Se si confronta l’ideale fisico che oggi in Occidente va per la maggiore, quello del “culturista”, con la struttura fisica di un praticante serio di arti marziali appare una differenza che rivela una sostanziale diversità di pensiero. La struttura fisica dell’”occidentale-tipo” è modellata dall’orgoglio della potenza muscolare. Questa rivela, in sostanza, un preponderante senso dell’io ed un’intima debolezza: quella di dover essere sempre al centro dell’attenzione e dell’ammirazione (estetica). L’esaltazione del corpo come potenza muscolare rivela, inoltre, una totale ignoranza o sfiducia nelle possibilità di un potere inerente al corpo ma ad esso superiore.
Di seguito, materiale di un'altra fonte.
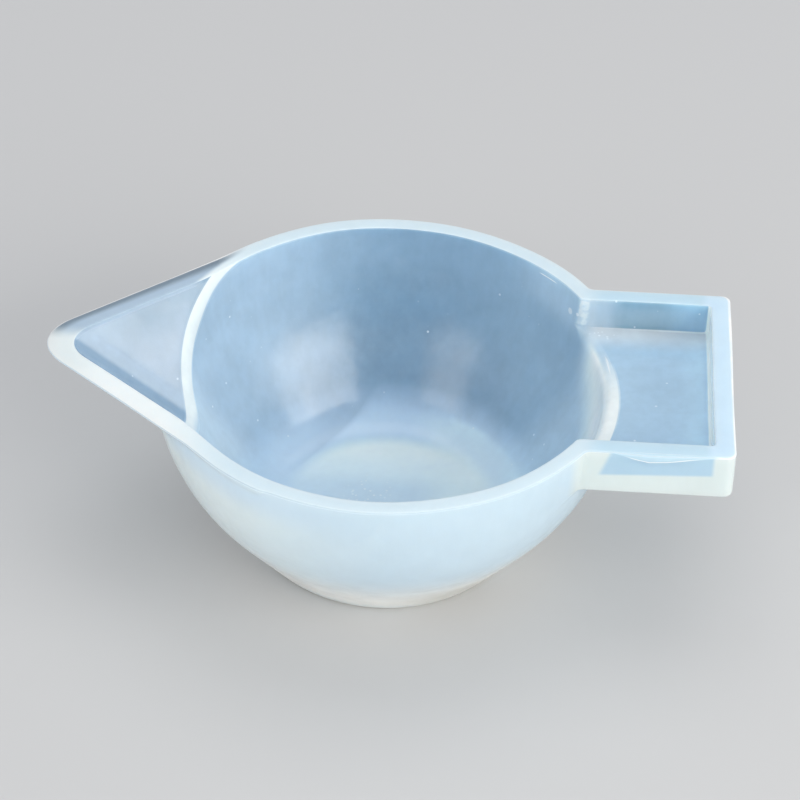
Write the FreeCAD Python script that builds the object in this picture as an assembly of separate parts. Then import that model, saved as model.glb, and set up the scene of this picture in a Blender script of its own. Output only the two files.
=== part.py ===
import FreeCAD, Part

import math
import os
from FreeCAD import Vector

# Hair colour bowl: one soft silicone moulding, a round bowl with a V-shaped pouring spout on the
# -X side and a shallow rectangular tray for a handle on the +X side, all three flush at the rim.
# Frame: millimetres, +Z up, origin on the bowl's axis at the flat base.

# Bowl
RIM_RADIUS = 27.5
HEIGHT = 25.0
RIM_BAND = 1.75                    # height of the band under the rim
RIM_DRAFT = math.radians(3.0)      # lean of that band from the vertical
FOOT_LEAN = math.radians(37.0)     # lean of the cone that stands on the base
WALL = 2.0                         # of the bowl and the spout
FLOOR = 2.5
FLOOR_FILLET = 6.6                 # where the inside of the wall runs into the floor
FOOT_EDGE = 0.4                    # bevel of the base's outer edge

# Pouring spout
SPOUT_HALF_ANGLE = math.radians(40.0)   # half of the angle between the two lips, seen from above
SPOUT_STEEPNESS = math.radians(51.5)    # fall of each side below the horizontal
SPOUT_INSET = 0.1                       # how far inside the rim circle each lip crosses
KEEL_RADIUS = 6.9                       # outside rounding along the keel, and so of the tip

# Handle tray
HANDLE_REACH = 39.7                # from the bowl's axis to the outer end
HANDLE_WIDTH = 30.1
HANDLE_DEPTH = 5.8
HANDLE_SIDE = 2.1
HANDLE_END = 2.3
HANDLE_FLOOR = 1.8
HANDLE_CORNER = 1.2                # outer corners, seen from above
TRAY_FILLET = 0.5                  # inside corners of the tray

# Edges
LIP_EDGE = 0.2                     # bevel of every edge in the rim plane
MOUTH_FILLET = 1.2                 # where the trough and the tray open into the bowl
JOIN_FILLET = 0.8                  # outside, where the handle leaves the bowl

NEAR = 1e-4


def side_section(inset, bottom):
    """Half section bounded by the side moved inwards by inset, from a height up to the rim: the
    cone on the base, part of a sphere and the band under the rim, each tangent to the next. It
    lies in the YZ plane, which keeps the turned surface's seam clear of the spout and handle."""
    sphere = (RIM_RADIUS - RIM_BAND * math.tan(RIM_DRAFT)) / math.cos(RIM_DRAFT)
    centre = HEIGHT - RIM_BAND + sphere * math.sin(RIM_DRAFT)

    def on_sphere(lean):
        reach = sphere - inset
        return Vector(0, reach * math.cos(lean), centre - reach * math.sin(lean))

    def on_line(point, lean, height):
        return Vector(0, point.y + (height - point.z) * math.tan(lean), height)

    high = on_sphere(RIM_DRAFT)
    knee = on_sphere(FOOT_LEAN)
    rim = on_line(high, RIM_DRAFT, HEIGHT)
    low = on_line(knee, FOOT_LEAN, bottom)
    bend = Part.Arc(high, on_sphere(0.5 * (RIM_DRAFT + FOOT_LEAN)), knee).toShape()
    rest = Part.makePolygon([knee, low, Vector(0, 0, bottom), Vector(0, 0, HEIGHT), rim, high])
    return Part.Face(Part.Wire([bend] + rest.Edges))


def turned(section):
    return section.revolve(Vector(0, 0, 0), Vector(0, 0, 1), 360)


def circles_at(shape, height):
    """Full circular edges of a turned solid at a height."""
    flat = [e for e in shape.Edges if e.BoundBox.ZLength < NEAR and len(e.Vertexes) == 1]
    return [e for e in flat if abs(e.BoundBox.ZMin - height) < NEAR]


def bowl_body():
    body = turned(side_section(0.0, 0.0))
    return body.makeChamfer(FOOT_EDGE, circles_at(body, 0.0))


def bowl_hollow():
    hollow = turned(side_section(WALL, FLOOR))
    return hollow.makeFillet(FLOOR_FILLET, circles_at(hollow, FLOOR))


def rim_face(shape):
    """The flat face in the rim plane."""
    level = [face for face in shape.Faces if abs(face.CenterOfMass.z - HEIGHT) < NEAR]
    return max(level, key=lambda face: face.Area)


def spout_wedge(inset, top):
    """Rounded V-shaped wedge under the rim. Its two sides fall from the lips, moved inwards by
    inset across the wall, and meet along a keel that rises to the tip."""
    steep = SPOUT_STEEPNESS
    half = SPOUT_HALF_ANGLE
    lip = RIM_RADIUS - SPOUT_INSET - inset / math.sin(steep)
    rise = math.atan(math.tan(steep) * math.sin(half))
    across = math.sin(half) * math.sin(steep) * math.sin(rise) + math.cos(steep) * math.cos(rise)
    opening = math.atan2(across, math.cos(half) * math.sin(steep))
    radius = KEEL_RADIUS - inset

    tip = Vector(-lip / math.sin(half), 0, HEIGHT)
    along = Vector(-math.cos(rise), 0, math.sin(rise))
    up = Vector(math.sin(rise), 0, math.cos(rise))
    side = Vector(0, 1, 0)
    start = tip - along * (2.0 * RIM_RADIUS)
    tall = 2.0 * RIM_RADIUS

    def at(y, v):
        return start + side * y + up * v

    touch_y = radius * math.cos(opening)
    touch_v = radius / math.tan(opening) * math.cos(opening)
    far_y = tall * math.tan(opening)
    left = Part.makeLine(at(-far_y, tall), at(-touch_y, touch_v))
    keel_low = at(0, radius / math.sin(opening) - radius)
    keel = Part.Arc(at(-touch_y, touch_v), keel_low, at(touch_y, touch_v)).toShape()
    right = Part.makeLine(at(touch_y, touch_v), at(far_y, tall))
    cap = Part.makeLine(at(far_y, tall), at(-far_y, tall))
    section = Part.Face(Part.Wire([left, keel, right, cap]))
    prism = section.extrude(along * (3.0 * RIM_RADIUS))

    # the lips stop where they cross the rim circle, at the foot of the perpendicular to them
    stop = -RIM_RADIUS * math.sin(half)
    size = 4.0 * RIM_RADIUS
    block = Part.makeBox(size, size, size, Vector(stop - size, -0.5 * size, top - size))
    return prism.common(block)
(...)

Nella struttura fisica del bushi nessuna parte del corpo è sviluppata anormalmente rispetto alle altre. I muscoli, pur perfettamente rispondenti, non sono sviluppati ai fini d’un’estetica del muscolo ma come docile strumento dell’azione. Il petto è ampio e normalmente sviluppato. L’addome non è artificialmente ristretto. Il centro dell’equilibrio corporeo (o psichico) è tenuto basso per cui ne risulta una maggiore stabilità. L’intera figura del bushi dà l’impressione di una potenza raccolta, non ostentata, eppure misteriosamente superiore a quella puramente fisica.

Da essa traspare un senso di quiete possente ma si avverte la presenza d’una forza inarrestabile, come d’un fiume sotterraneo che scorre nelle viscere della terra, sotto la superficie di un prato fiorito.

Tratto da “L’etica del bushido. Introduzione alla tradizione guerriera giapponese” di Mario Polia.